Re: [PATCH v2 3/3] fs/file.c: remove sanity_check from alloc_fd()

Mateusz Guzik <mjguzik@xxxxxxxxx> · Tue, 25 Jun 2024 15:11:23 +0200

On Tue, Jun 25, 2024 at 3:09 PM Mateusz Guzik <mjguzik@xxxxxxxxx> wrote:
>
> On Tue, Jun 25, 2024 at 2:08 PM Jan Kara <jack@xxxxxxx> wrote:
> >
> > On Sat 22-06-24 11:49:04, Yu Ma wrote:
> > > alloc_fd() has a sanity check inside to make sure the struct file mapping to the
> > > allocated fd is NULL. Remove this sanity check since it can be assured by
> > > exisitng zero initilization and NULL set when recycling fd.
> >   ^^^ existing  ^^^ initialization
> >
> > Well, since this is a sanity check, it is expected it never hits. Yet
> > searching the web shows it has hit a few times in the past :). So would
> > wrapping this with unlikely() give a similar performance gain while keeping
> > debugability? If unlikely() does not help, I agree we can remove this since
> > fd_install() actually has the same check:
> >
> > BUG_ON(fdt->fd[fd] != NULL);
> >
> > and there we need the cacheline anyway so performance impact is minimal.
> > Now, this condition in alloc_fd() is nice that it does not take the kernel
> > down so perhaps we could change the BUG_ON to WARN() dumping similar kind
> > of info as alloc_fd()?
> >
>
> Christian suggested just removing it.
>
> To my understanding the problem is not the branch per se, but the the
> cacheline bounce of the fd array induced by reading the status.
>
> Note the thing also nullifies the pointer, kind of defeating the
> BUG_ON in fd_install.
>
> I'm guessing it's not going to hurt to branch on it after releasing
> the lock and forego nullifying, more or less:
> diff --git a/fs/file.c b/fs/file.c
> index a3b72aa64f11..d22b867db246 100644
> --- a/fs/file.c
> +++ b/fs/file.c
> @@ -524,11 +524,11 @@ static int alloc_fd(unsigned start, unsigned
> end, unsigned flags)
>          */
>         error = -EMFILE;
>         if (fd >= end)
> -               goto out;
> +               goto out_locked;
>
>         error = expand_files(files, fd);
>         if (error < 0)
> -               goto out;
> +               goto out_locked;
>
>         /*
>          * If we needed to expand the fs array we
> @@ -546,15 +546,15 @@ static int alloc_fd(unsigned start, unsigned
> end, unsigned flags)
>         else
>                 __clear_close_on_exec(fd, fdt);
>         error = fd;
> -#if 1
> -       /* Sanity check */
> -       if (rcu_access_pointer(fdt->fd[fd]) != NULL) {
> +       spin_unlock(&files->file_lock);
> +
> +       if (unlikely(rcu_access_pointer(fdt->fd[fd]) != NULL)) {
>                 printk(KERN_WARNING "alloc_fd: slot %d not NULL!\n", fd);
> -               rcu_assign_pointer(fdt->fd[fd], NULL);
>         }
> -#endif

Now that I sent it it is of course not safe to deref without
protection from either rcu or the lock, so this would have to be
wrapped with rcu_read_lock, which makes it even less appealing.

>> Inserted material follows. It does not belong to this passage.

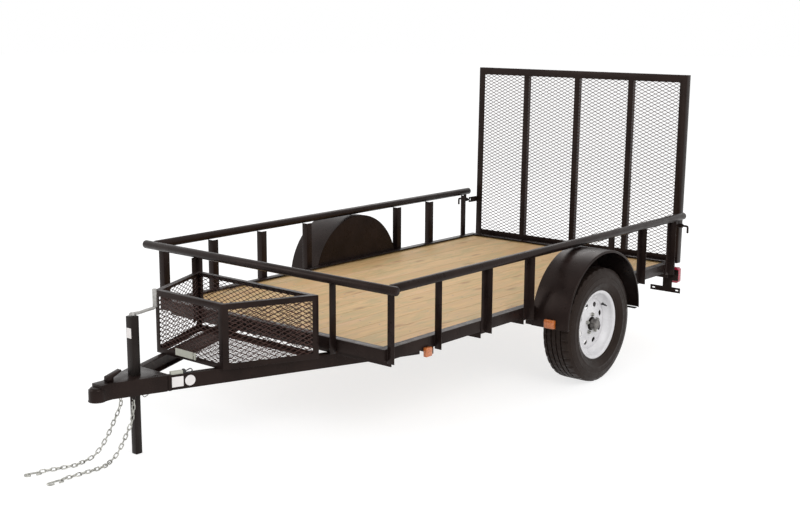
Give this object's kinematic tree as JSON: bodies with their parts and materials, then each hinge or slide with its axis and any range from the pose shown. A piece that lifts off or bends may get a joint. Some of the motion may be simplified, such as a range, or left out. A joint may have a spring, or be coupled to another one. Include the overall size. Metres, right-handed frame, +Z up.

Whacking the thing as in the submitted patch seems like the best way
forward here. :)

>
> -out:
> +       return error;
> +
> +out_locked:
>         spin_unlock(&files->file_lock);
>         return error;
>  }
>
>
>
> >                                                                 Honza
> >
> > > Combined with patch 1 and 2 in series, pts/blogbench-1.1.0 read improved by
> > > 32%, write improved by 17% on Intel ICX 160 cores configuration with v6.10-rc4.
> > >
> > > Reviewed-by: Tim Chen <tim.c.chen@xxxxxxxxxxxxxxx>
> > > Signed-off-by: Yu Ma <yu.ma@xxxxxxxxx>
> > > ---
> > >  fs/file.c | 7 -------
> > >  1 file changed, 7 deletions(-)
> > >
> > > diff --git a/fs/file.c b/fs/file.c
> > > index b4d25f6d4c19..1153b0b7ba3d 100644
> > > --- a/fs/file.c
> > > +++ b/fs/file.c
> > > @@ -555,13 +555,6 @@ static int alloc_fd(unsigned start, unsigned end, unsigned flags)
> > >       else
> > >               __clear_close_on_exec(fd, fdt);
> > >       error = fd;
> > > -#if 1
> > > -     /* Sanity check */
> > > -     if (rcu_access_pointer(fdt->fd[fd]) != NULL) {
> > > -             printk(KERN_WARNING "alloc_fd: slot %d not NULL!\n", fd);
> > > -             rcu_assign_pointer(fdt->fd[fd], NULL);
> > > -     }
> > > -#endif
> > >
> > >  out:
> > >       spin_unlock(&files->file_lock);
> > > --
> > > 2.43.0
> > >
> > --
> > Jan Kara <jack@xxxxxxxx>
> > SUSE Labs, CR
>
>
>
> --
> Mateusz Guzik <mjguzik gmail.com>

-- 
Mateusz Guzik <mjguzik gmail.com>